Watch out for this year’s ‘Dirty Dozen’

April 4, 2017|

Compiled annually by the IRS, the “Dirty Dozen” is a list of common scams taxpayers may encounter in the coming months. While many of these scams peak during the tax filing season, they may be encountered at any time during the year. Here is this year’s list:

1. Identity Theft: Tax-related identity theft occurs when someone uses your stolen Social Security number to file a tax return claiming a fraudulent refund. Taxpayers should use caution when viewing e-mails, receiving telephone calls or getting advice on tax issues, because scams can take on many sophisticated forms.

2. Phone Scams: Aggressive and threatening phone calls by criminals impersonating IRS agents remain a major threat to taxpayers. In recent weeks, the agency has seen a surge of these phone scams as scam artists threaten arrest, deportation, license revocation and other things.

3. Phishing: Phishing schemes using fake emails or websites are used by criminals to try to steal personal information. Typically, criminals pose as a person or organization you trust and/or recognize.

4. Tax Return Preparer Fraud: About 60 percent of taxpayers use tax professionals to prepare their returns. The vast majority of tax professionals provide honest, high-quality service, but there are some dishonest tax preparers who set up shop each filing season. Well-intentioned taxpayers can be misled by preparers who don’t understand taxes or who mislead people into taking credits or deductions they aren’t entitled to in order to increase their fee.

5. Hiding Money or Income Offshore: Through the years, offshore accounts have been used to lure taxpayers into scams and schemes. Numerous individuals have been identified as evading U.S. taxes by hiding income in offshore banks, brokerage accounts or nominee entities and then using debit cards, credit cards or wire transfers to access the funds.

6. Inflated Refund Claims: Taxpayers should be on the lookout for unscrupulous tax preparers pushing inflated tax refund claims. Scam artists routinely pose as tax preparers during tax time, luring victims in by promising large federal tax refunds or refunds that people never dreamed they were due in the first place.

7. Fake Charities: Taxpayers should be aware that phony charities use names or websites that sound or look like those of respected, legitimate organizations. For instance, after major disasters, it’s common for scam artists to impersonate charities to get money or private information from well-intentioned taxpayers.

8. Falsely Padding Deductions on Tax Returns: The vast majority of taxpayers file honest and accurate tax returns on time every year. However, each year some taxpayers can’t resist the temptation of fudging their information. That’s why falsely claiming deductions, expenses or credits on tax returns is on the “Dirty Dozen” tax scams list. The IRS warns taxpayers that they should think twice before overstating deductions such as charitable contributions, padding their claimed business expenses or including credits that they are not entitled to receive.

9. Excessive Claims for Business Credits: Improper claims for business credits such as the fuel tax and the research credit are also on the IRS “Dirty Dozen” list this year.

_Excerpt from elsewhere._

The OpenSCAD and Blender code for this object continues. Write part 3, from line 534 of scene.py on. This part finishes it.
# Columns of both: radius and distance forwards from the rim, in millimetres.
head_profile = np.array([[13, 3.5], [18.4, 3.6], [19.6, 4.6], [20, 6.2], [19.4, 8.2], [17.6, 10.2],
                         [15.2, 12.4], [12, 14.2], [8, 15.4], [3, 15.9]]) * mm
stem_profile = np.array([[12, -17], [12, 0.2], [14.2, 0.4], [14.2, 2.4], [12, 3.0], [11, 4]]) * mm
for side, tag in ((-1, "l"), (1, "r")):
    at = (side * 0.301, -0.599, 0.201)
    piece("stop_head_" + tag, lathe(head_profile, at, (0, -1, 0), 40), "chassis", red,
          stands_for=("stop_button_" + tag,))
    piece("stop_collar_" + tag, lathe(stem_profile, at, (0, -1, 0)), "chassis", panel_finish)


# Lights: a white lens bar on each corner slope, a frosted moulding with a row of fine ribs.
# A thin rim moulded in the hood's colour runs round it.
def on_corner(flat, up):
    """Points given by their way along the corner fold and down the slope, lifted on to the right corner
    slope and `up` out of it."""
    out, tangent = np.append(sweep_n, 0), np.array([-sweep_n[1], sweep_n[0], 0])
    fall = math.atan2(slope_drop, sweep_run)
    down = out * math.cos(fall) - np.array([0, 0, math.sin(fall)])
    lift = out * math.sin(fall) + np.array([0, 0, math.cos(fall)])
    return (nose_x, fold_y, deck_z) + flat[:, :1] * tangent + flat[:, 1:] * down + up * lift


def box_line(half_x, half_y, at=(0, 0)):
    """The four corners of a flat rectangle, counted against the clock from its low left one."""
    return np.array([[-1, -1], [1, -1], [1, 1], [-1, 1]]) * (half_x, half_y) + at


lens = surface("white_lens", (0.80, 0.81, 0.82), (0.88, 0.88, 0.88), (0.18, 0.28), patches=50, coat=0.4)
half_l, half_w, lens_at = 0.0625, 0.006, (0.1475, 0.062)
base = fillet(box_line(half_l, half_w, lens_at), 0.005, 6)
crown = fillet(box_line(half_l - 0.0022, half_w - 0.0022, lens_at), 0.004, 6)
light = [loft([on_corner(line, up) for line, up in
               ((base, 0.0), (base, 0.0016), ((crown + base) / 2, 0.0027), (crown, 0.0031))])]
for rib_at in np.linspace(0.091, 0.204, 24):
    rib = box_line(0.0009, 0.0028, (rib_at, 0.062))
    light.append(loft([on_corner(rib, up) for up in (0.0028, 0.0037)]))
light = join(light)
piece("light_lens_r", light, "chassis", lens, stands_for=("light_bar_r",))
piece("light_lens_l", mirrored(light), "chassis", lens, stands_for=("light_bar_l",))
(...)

10. Falsifying Income to Claim Credits: This scam involves inflating or including income on a tax return that was never earned, either as wages or as self-employment income, usually in order to maximize refundable credits. Just like falsely claiming an expense or deduction you did not pay, claiming income you did not earn in order to secure larger refundable credits could have serious repercussions.

11. Abusive Tax Shelters: Phony tax shelters and structures to avoid paying taxes continue to be a problem, and taxpayers should steer clear of these types of schemes as they can end up costing more in back taxes, penalties and interest than they saved in the first place.

12. Frivolous Tax Arguments: Taxpayers are also warned against using frivolous tax arguments to avoid paying their taxes. Examples include contentions that taxpayers can refuse to pay taxes on religious or moral grounds by invoking the First Amendment or that the only “employees” subject to federal income tax are employees of the federal government; and that only foreign-source income is taxable.

Keep a few things in mind: Be wary of tax results that sound wonderful — part of making money is paying taxes; the IRS will never call or e-mail you, only contact you by mail; and use a reputable tax preparer. These few pieces of advice can save you from potential costly mistakes!